Performance Optimization

Optimizing network performance involves balancing bandwidth, latency, and server load.

• Buffering: Instead of sending many small packets, buffer data and send it in larger chunks to reduce protocol overhead. However, don’t buffer for too long, as this can increase latency.
• Protocol Choice: Choose TCP for reliability and UDP for speed. Understanding your application’s needs is key.
• Connection Management: For applications making many short-lived connections, consider using connection pools to reuse existing connections and avoid the overhead of repeated TCP handshakes.
• Load Balancing: For high-traffic applications, a single server won’t suffice. Use a load balancer to distribute incoming connections across multiple backend servers, ensuring high availability and scalability.

Conclusion: From Sockets to Systems

We’ve journeyed from the fundamental definition of a socket to the practical implementation of client-server applications and the high-level abstractions that power the modern real-time web. The key takeaway is that sockets are the universal interface for network communication, and understanding how they work provides a powerful foundation for any developer or system administrator.
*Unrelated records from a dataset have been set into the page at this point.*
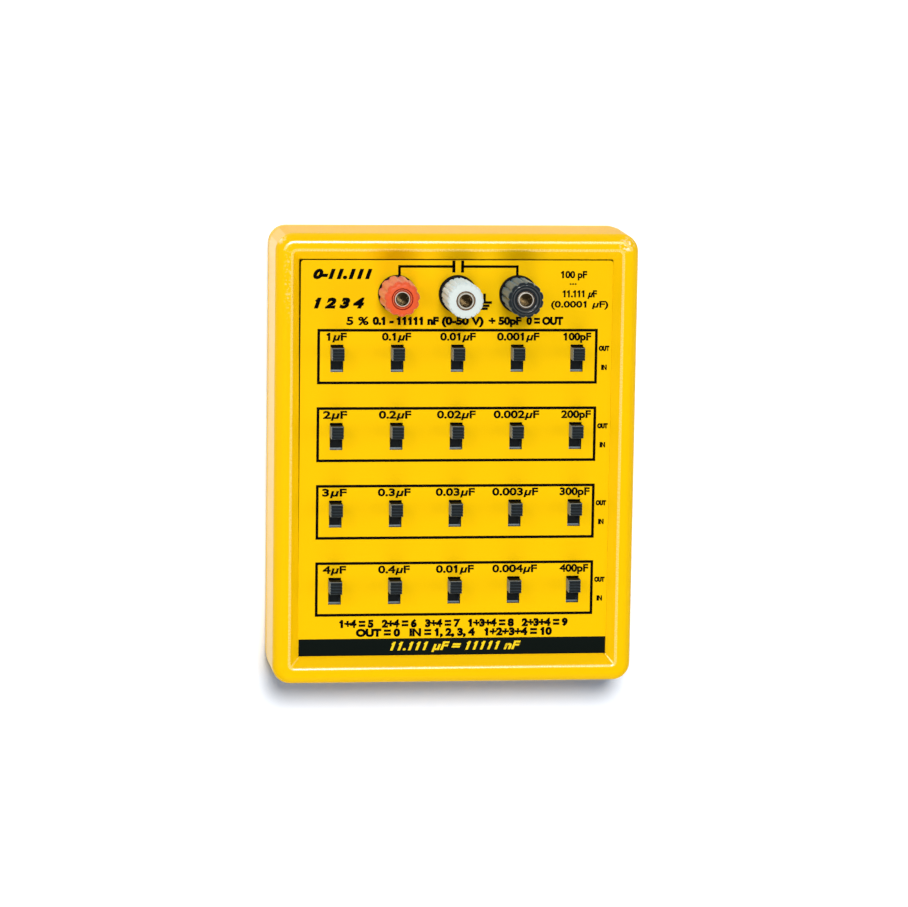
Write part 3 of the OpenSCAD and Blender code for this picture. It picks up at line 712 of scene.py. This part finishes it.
for mat in (case_plastic, edge_polish_highlight, side_plastic, shaded_end_plastic, shaded_corner_plastic):
    front_skin.data.materials.append(mat)
paint(front_skin, SIDE, lambda f: on_wall(f) and abs(f.normal.x) > 0.7)
# End walls and corners take the darker yellow of painted shade.
paint(front_skin, END, lambda f: on_wall(f) and abs(f.normal.y) > 0.7)
paint(front_skin, CORNER, lambda f: on_wall(f) and 0.4 < abs(f.normal.x) < 0.92)
# Three patches of painted glints: along the left land, at the right corner of the head and at its left
# corner.
painted_glints(case_plastic, (-53.1, 57, 35), (1.8, 14, 6), (1.0, 0.68, 0.17), 0.52, 0.68)
painted_glints(case_plastic, (53, 68, 35), (2.7, 2.7, 6), (1.0, 0.88, 0.6), 0.46, 0.58)
for mat in (case_plastic, shaded_corner_plastic):
    painted_glints(mat, (-56, 70.2, 34), (2.5, 2.5, 4), (1.0, 0.85, 0.5), 0.42, 0.58)
# Of the crease only the head keeps the paler polished strips, which carry the painted highlight.
count = pick(front_skin, "EDGE", lambda e: edge_of_land(e, 0.9, 0.99))
bpy.ops.mesh.bevel(offset=CREASE_SOFT, segments=4, affect="EDGES", material=POLISHED_HIGHLIGHT)
paint(front_skin, PLAIN, lambda f: f.material_index == POLISHED_HIGHLIGHT and f.calc_center_median().y < land_l / 2)
paint(front_skin, POLISHED_HIGHLIGHT, lower_mitre)
count_tray = pick(front_skin, "EDGE", lambda e: edge_of_land(e, -2, 0.94))
bpy.ops.mesh.bevel(offset=TRAY_SOFT, segments=4, affect="EDGES", material=POLISHED_HIGHLIGHT)
count_foot = pick(front_skin, "EDGE", tray_foot)
bpy.ops.mesh.bevel(offset=FOOT_SOFT, segments=2, affect="EDGES")
close()
print("softened", count, "crease edges,", count_tray, "tray edges and", count_foot, "foot edges")

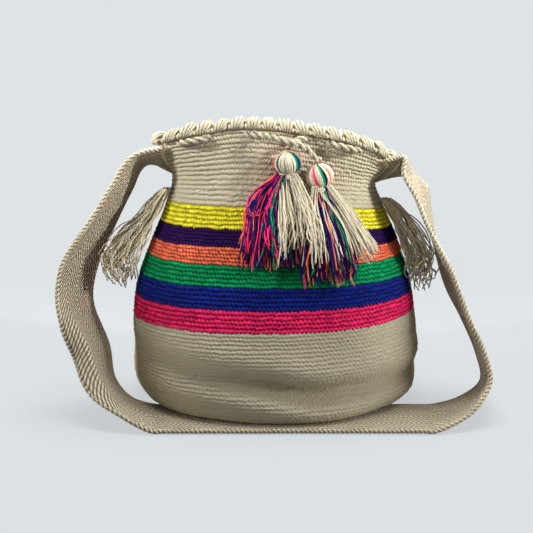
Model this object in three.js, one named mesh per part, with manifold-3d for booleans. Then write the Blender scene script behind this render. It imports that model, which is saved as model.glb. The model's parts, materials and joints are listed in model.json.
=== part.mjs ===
// A crocheted drawstring bucket bag with a wide woven shoulder strap. Millimetres, +Z up.
// It stands on its round base with its front towards -Y. The origin is the middle of the base, on the floor.
import * as THREE from "three";
import { ParametricGeometry } from "three/addons/geometries/ParametricGeometry.js";
import { mergeVertices } from "three/addons/utils/BufferGeometryUtils.js";
import Module from "manifold-3d";

const wasm = await Module();
wasm.setup();

// Driving dimensions of the crocheted body.
const BAG_WALL = 5;
const ROUND_HEIGHT = 4.6; // one round of crochet, measured up the wall
const ROUNDS_IN_RIDGE = 1.5; // rounds from a groove to the next crest
const RIDGE_RELIEF = 1;
const WALL_SLICES = 56;
const MOUTH_HEIGHT = 262; // the last plain round, at the side of the mouth
const NECK_HEIGHT = 222; // the narrowest round
const CORNER_HEIGHT = 12; // where the base turns up into the wall
// Height, half width, half depth and squareness of the wall's outer face, from the base up to the mouth.
const BODY_OUTLINE = [
  [0, 113, 99, 2.1],
  [5, 126, 110, 2.1],
  [CORNER_HEIGHT, 134, 114.5, 2.1],
  [26, 141, 115, 2.1],
  [45, 141, 111, 2.1],
  [85, 139, 103, 2.1],
  [120, 134, 90, 2.15],
  [160, 120.5, 67, 2.25],
  [195, 106, 49, 2.4],
  [NECK_HEIGHT, 98.5, 41, 2.9],
  [240, 105, 40.5, 3.8],
  [MOUTH_HEIGHT, 114.5, 42, 5],
];
// The mouth rises to a crown a little left of its middle: place across and rise.
const CROWN = [
  [-120, -6],
  [-100, 1],
  [-80, 6.5],
  [-60, 10],
  [-40, 13.5],
  [-25, 14],
  [0, 12.5],
  [25, 9],
  [50, 4.5],
  [75, -1.5],
  [100, -12],
  [120, -27],
];
const CROWN_STARTS = 190;
const MOUTH_TILT = 0.16; // the front of the mouth stands higher than its back
const MOUTH_BOW = 0.0019;
// The wall sags into a crease low on its front and right: place across, height and depth.
const CREASE_LINE = [
  [-130, 60, 1],
  [-90, 53, 4],
  [-35, 46, 6],
  [5, 39, 8.5],
  [31, 34, 9.5],
  [74, 34, 8.5],
  [110, 36, 6],
  [140, 33, 6],
];
const CREASE_WIDTH = 9;
const CREASE_BACK = 40;
const SEAT_GAP = 0.3; // between pieces that touch

// Driving dimensions of the shell edging round the mouth.
const SHELL_COUNT = 36;
const SHELL_SLICES = 3;
const SHELL_ROOT = 3.2; // radius between two shells
const SHELL_SWELL = 2.2; // what a shell adds to it
const EDGING_SIDES = 6;

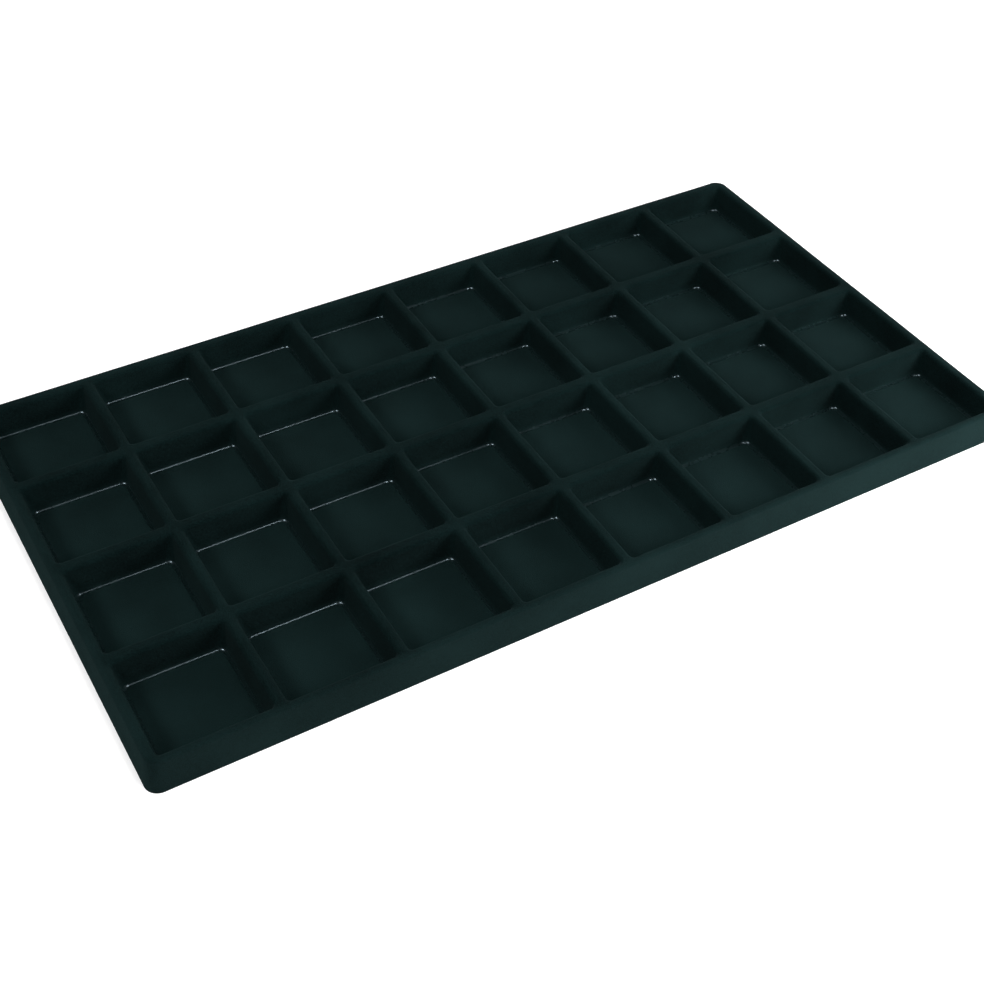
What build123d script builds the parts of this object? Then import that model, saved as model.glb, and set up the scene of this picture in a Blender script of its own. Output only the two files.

By mastering the socket API, you gain the ability to implement any network protocol, debug complex network issues, and design scalable network architectures. Your next steps could be to explore network monitoring with packet analysis tools like Wireshark, build a custom REST API from scratch without a web framework, or dive into the world of cloud networking and Software-Defined Networking (SDN). The principles of socket programming are timeless and will serve you well no matter where your tech journey takes you.